Voice Presets

Vocal Synth Engine ships with 15 voice presets. Each preset is a frozen analysis artifact containing the spectral characteristics of a singing voice.

Preset catalog

Preset	Voice	Timbres
`default-voice`	Baseline female	Default timbre
`bright-lab`	Lab/experimental	Bright formant
`kokoro-af-aoede`	Aoede (female)	Multiple timbres
`kokoro-af-heart`	Heart (female)	Multiple timbres
`kokoro-af-jessica`	Jessica (female)	Multiple timbres
`kokoro-af-sky`	Sky (female)	Multiple timbres
`kokoro-am-eric`	Eric (male)	Multiple timbres
`kokoro-am-fenrir`	Fenrir (male)	Multiple timbres
`kokoro-am-liam`	Liam (male)	Multiple timbres
`kokoro-am-onyx`	Onyx (male)	Multiple timbres
`kokoro-bf-alice`	Alice (British female)	Multiple timbres
`kokoro-bf-emma`	Emma (British female)	Multiple timbres
`kokoro-bf-isabella`	Isabella (British female)	Multiple timbres
`kokoro-bm-george`	George (British male)	Multiple timbres
`kokoro-bm-lewis`	Lewis (British male)	Multiple timbres

Binary timbre format

Each timbre is stored as a set of .f32 binary files containing 32-bit floating-point arrays:

Harmonic magnitudes — Amplitude values for each harmonic partial across the pitch range
Spectral envelope — Formant shape curve used to weight harmonic amplitudes
Noise floor — Broadband noise spectrum for breathiness and consonant texture

These files are loaded at startup and held in memory for zero-latency access during synthesis.

Manifest schema

Each preset directory contains a manifest.json file validated against a Zod schema. Top-level fields:

Field	Type	Description
`schema`	`"mcp-voice-engine.voicepreset"`	Fixed schema identifier
`version`	string	Schema version
`id`	string	Unique preset identifier (used in API calls)
`sampleRateHz`	number	Sample rate the preset was analyzed at
`analysis`	object	Analysis parameters: `frameMs`, `hopMs`, `f0Method`, `maxHarmonics`, `envelope`, `noise`
`timbres`	array	List of timbres, each with `name`, `kind`, `assets` (paths to `.f32` files), and `defaults`
`integrity`	object	Optional hash fields: `assetsHash`, `analysisHash`

Each timbre entry in the timbres array has this shape:

Field	Type	Description
`name`	string	Timbre identifier (e.g. `"AH"`, `"EE"`, `"OO"`)
`kind`	string	Timbre category
`assets.harmonicsMag`	string	Relative path to harmonic magnitudes `.f32` file
`assets.envelopeDb`	string	Relative path to spectral envelope `.f32` file
`assets.noiseDb`	string	Relative path to noise floor `.f32` file
`assets.freqHz`	string	Relative path to frequency axis `.f32` file
`defaults.hnrDb`	number	Default harmonics-to-noise ratio in dB
`defaults.breathiness`	number	Default breathiness value (0 to 1)
`defaults.vibrato`	object	Default vibrato: `rateHz`, `depthCents`, `onsetMs`

Inspecting presets

Use the built-in CLI inspector to examine preset data:

npm run inspect

This prints a table of all loaded presets with their timbre counts, pitch ranges, and file sizes.

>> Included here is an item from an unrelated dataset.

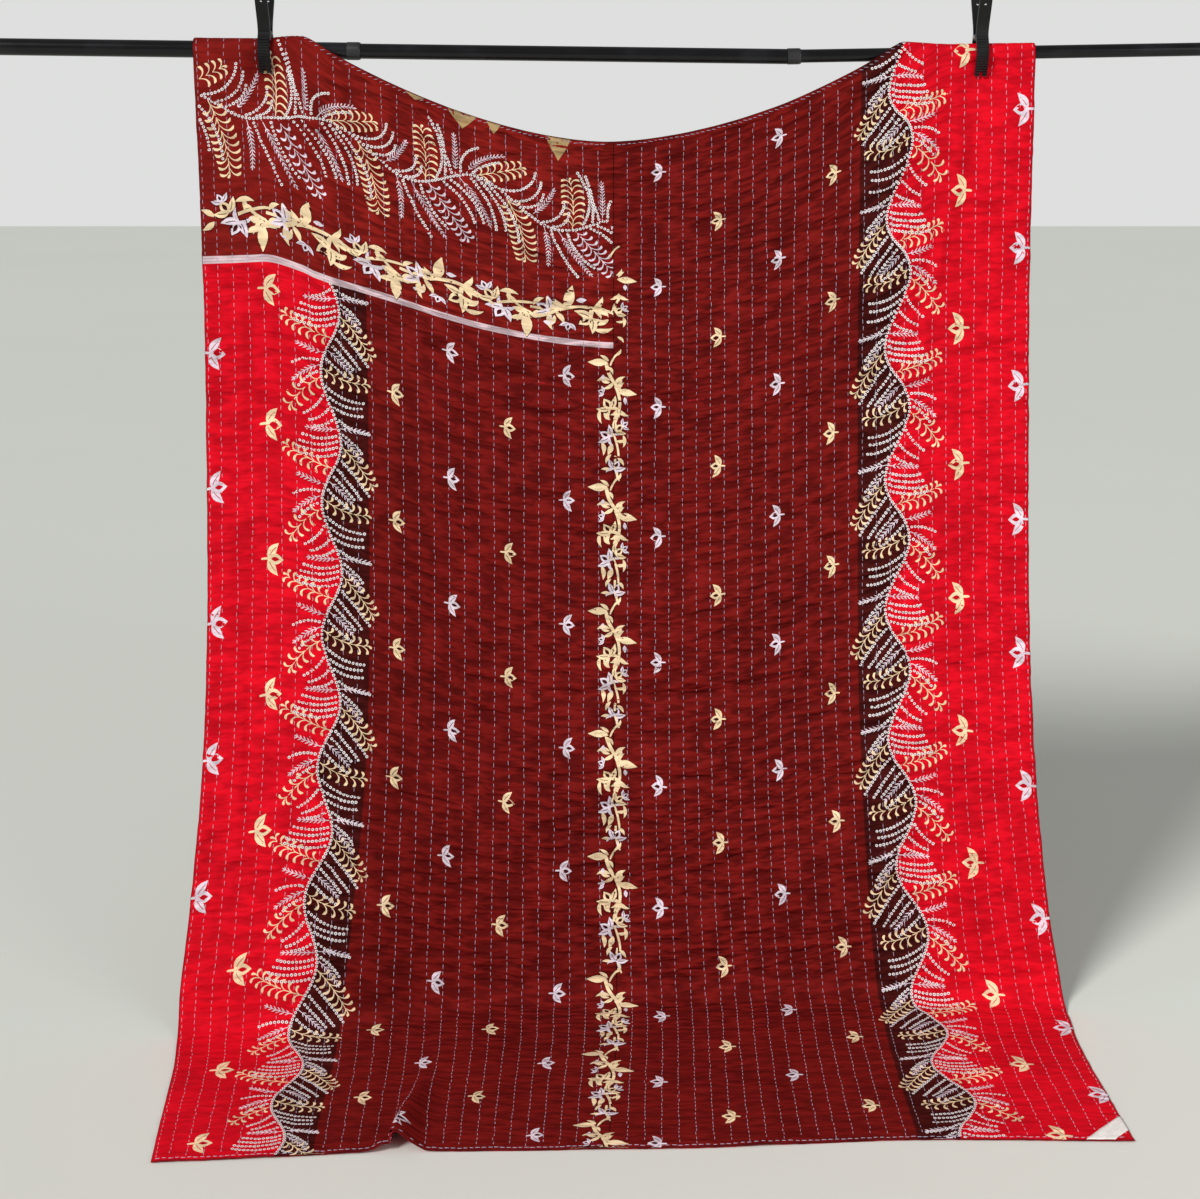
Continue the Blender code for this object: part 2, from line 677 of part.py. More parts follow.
def build_spring(name, pivot, finish, collection):
    """A torsion spring round the pin, its two legs standing between the handles."""
    curve = bpy.data.curves.new(name, "CURVE")
    curve.dimensions = "3D"
    curve.bevel_depth = SPRING_WIRE / 2
    curve.bevel_resolution = 1
    curve.use_fill_caps = True
    steps = 10
    pitch = 1.6 * SPRING_WIRE
    turns = SPRING_TURNS + 0.5
    count = round(turns * steps)
    leg = Vector((0.0, -math.sin(SPRING_LEG_ANGLE), math.cos(SPRING_LEG_ANGLE))) * SPRING_LEG
    points = []
    for i in range(count + 1):
        angle = 2 * math.pi * i / steps
        x = pitch * (i / steps - turns / 2)
        points.append(Vector((x, -SPRING_RADIUS * math.cos(angle), SPRING_RADIUS * math.sin(angle))))
    points.insert(0, points[0] + leg)
    points.append(points[-1] + Vector((0.0, -leg.y, leg.z)))
    spline = curve.splines.new("POLY")
    spline.points.add(len(points) - 1)
    for point, place in zip(spline.points, points):
        point.co = (*place, 1.0)
    obj = bpy.data.objects.new(name, curve)
    collection.objects.link(obj)
    mesh = evaluated_mesh(obj)
    bpy.data.objects.remove(obj)
    shade_round(mesh)
    add_object(name, mesh, finish, collection, Matrix.Translation(pivot))


def build_clamps(collection, guides):
    plastic = material("clamp black plastic", (0.014, 0.014, 0.015), 0.42)
    steel = material("clamp steel", (0.42, 0.42, 0.43), 0.35, 1.0)
    lever = {side: lever_mesh(side, guides) for side in ("front", "back")}
    for side, mesh in lever.items():
        mesh.name = f"clamp {side} lever"
        shade_round(mesh)
    for side, clamp_x in CLAMP_X.items():
        pivot = Vector((clamp_x, ROD_Y, float(rod_height(clamp_x)) + PIVOT_RISE))
        axis = bpy.data.objects.new(f"{side}_clamp_axis", None)
        collection.objects.link(axis)
        axis.location = pivot
        front = add_object(f"{side}_clamp_front_lever", lever["front"], plastic, collection)
        front.parent = axis
        back = add_object(f"{side}_clamp_back_lever", lever["back"], plastic, collection)
        back.parent = axis
        back.rotation_euler = (0.0, 0.0, math.pi)
        pin_profile = [
            (0.0, PIN_HALF_LENGTH),
            (PIN_HEAD_RADIUS - 0.0008, PIN_HALF_LENGTH),
            (PIN_HEAD_RADIUS, PIN_HALF_LENGTH - 0.0008),
            (PIN_HEAD_RADIUS, PIN_HALF_LENGTH - PIN_HEAD_LENGTH),
            (PIN_RADIUS, PIN_HALF_LENGTH - PIN_HEAD_LENGTH),
            (PIN_RADIUS, PIN_HEAD_LENGTH - PIN_HALF_LENGTH),
            (PIN_HEAD_RADIUS, PIN_HEAD_LENGTH - PIN_HALF_LENGTH),
            (PIN_HEAD_RADIUS, 0.0008 - PIN_HALF_LENGTH),
            (PIN_HEAD_RADIUS - 0.0008, -PIN_HALF_LENGTH),
            (0.0, -PIN_HALF_LENGTH),
        ]
        place = Matrix.Translation(pivot) @ Matrix.Rotation(math.pi / 2, 4, "Y")
        turned(f"{side}_clamp_pin", pin_profile, False, steel, collection, place)
        build_spring(f"{side}_clamp_spring", pivot, steel, collection)


# ---------------------------------------------------------------- all together
def main():
    clear_scene()
    pieces = new_collection("kantha quilt on a rod")
    guides = new_collection("cutters", hidden=True)
    build_quilt(pieces)
    build_label(pieces)
    build_rod(pieces)
    build_clamps(pieces, guides)


main()
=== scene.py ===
"""Looks of a kantha quilt that hangs on a telescopic rod from two spring clamps.

The quilt is worked out on flat cloth: u runs across from the seam, v runs down from the top edge, in metres.
"""

import math

import bmesh
import bpy
import numpy as np
from mathutils import Matrix, Vector


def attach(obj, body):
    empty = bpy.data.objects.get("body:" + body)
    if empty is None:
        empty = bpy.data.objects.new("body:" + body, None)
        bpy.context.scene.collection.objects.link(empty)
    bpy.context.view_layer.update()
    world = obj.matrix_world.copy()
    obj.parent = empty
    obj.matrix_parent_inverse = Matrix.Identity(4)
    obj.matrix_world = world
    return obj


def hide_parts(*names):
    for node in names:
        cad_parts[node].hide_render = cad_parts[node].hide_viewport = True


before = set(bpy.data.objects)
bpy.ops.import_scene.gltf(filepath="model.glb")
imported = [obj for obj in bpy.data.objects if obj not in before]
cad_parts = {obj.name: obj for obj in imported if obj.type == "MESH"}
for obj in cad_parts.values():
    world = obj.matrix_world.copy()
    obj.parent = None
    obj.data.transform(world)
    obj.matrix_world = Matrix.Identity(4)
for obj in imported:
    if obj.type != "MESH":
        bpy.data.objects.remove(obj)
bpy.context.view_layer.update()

# ---- sizes of the drape
# Single sizes are in metres, and lengths in tables of rows are in millimetres.
GAP = 0.0003
ROD_Y = 0.3155
ROD_HALF_LENGTH = 1.06
ROD_LEFT_HEIGHT = 1.6039
ROD_RIGHT_HEIGHT = 1.5999
ROD_SAG_X = 0.3035
ROD_SAG_HEIGHT = 1.5870
STEP_X = -0.417
CAP_WALL = 0.0050
TUBE_WALL = 0.0012
TUBE_LIP = 0.0004
TUBE_RADII = {"wide": 0.0140, "middle": 0.0125, "narrow": 0.0109}
FLAT_LENGTH = 2.11
FLAT_LEFT = -0.705
FLAT_RIGHT = 0.765
FRONT_THICKNESS = 0.0015
BACK_THICKNESS = 0.0013
ROD_CLEARANCE = 0.0020
FLOOR_LEVEL = BACK_THICKNESS + GAP / 2
FLOOR_BEND = 0.045
SAG_CENTRE = 0.004
SAG_HALF_WIDTH = 0.500
SAG_DROP = 0.167
SAG_POWER = 1.75
FLAP_LEFT = 0.066
FLAP_RIGHT = 0.052
FLAP_TURN = 0.090
TURN_START = 0.96  # share of the sag's half width where the top edge begins to turn back
TAIL_BEHIND = 0.12  # of the drape path, behind the rod
FLOOR_REACH_Y = 0.85  # of the drape path, in front of the rod
FLOOR_RUN = 0.62  # length at the hem end that lies down
CROSSING_SLACK = 0.0050
SWAG_LENGTH = 0.45
SWAG_SHARE = 0.55
WIDTH_ROWS = (  # s, left edge, seam, right edge
    (-70, -671, 22, 716), (600, -655, 23, 717), (1270, -664, 23.7, 740), (1480, -682, 26, 762),
    (1620, -694, 29, 783), (1760, -678, 27, 779), (1920, -666, 20, 786), (2150, -647, 11, 801),
)
LEAN_ROWS = (  # x, how far the floor contact lies in front of the rod
    (-700, 250), (-450, 235), (-200, 150), (50, 125), (400, 125), (720, 150),
)
HEM_ROWS = (  # x, how far the front hem lies in front of the rod
    (-650, 677), (-490, 664), (-370, 652), (-60, 641), (150, 635), (450, 613), (800, 617),
)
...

You can also query presets through the REST API:

curl http://localhost:4321/api/presets

The response includes full metadata for every preset, including timbre names and parameter ranges.

Using presets in renders

When rendering a score via the REST API, specify the preset path in the config object:

{
  "score": { "bpm": 120, "notes": [...] },
  "config": {
    "presetPath": "presets/kokoro-af-heart",
    "sampleRateHz": 48000,
    "blockSize": 2048,
    "maxPolyphony": 8,
    "rngSeed": 42,
    "defaultTimbre": "AH",
    "deterministic": "exact"
  }
}

The engine resolves the preset, loads its binary timbre data, and uses it for the entire render. Changing the preset path produces a different voice while keeping the same score and timing. In the cockpit UI, the preset dropdown handles this automatically.

Multi-timbre usage

Presets with multiple timbres support real-time timbre morphing via the XY pad in live mode. The X axis interpolates between timbres, blending their spectral characteristics smoothly. In score mode, per-note timbre values select or blend between available timbres.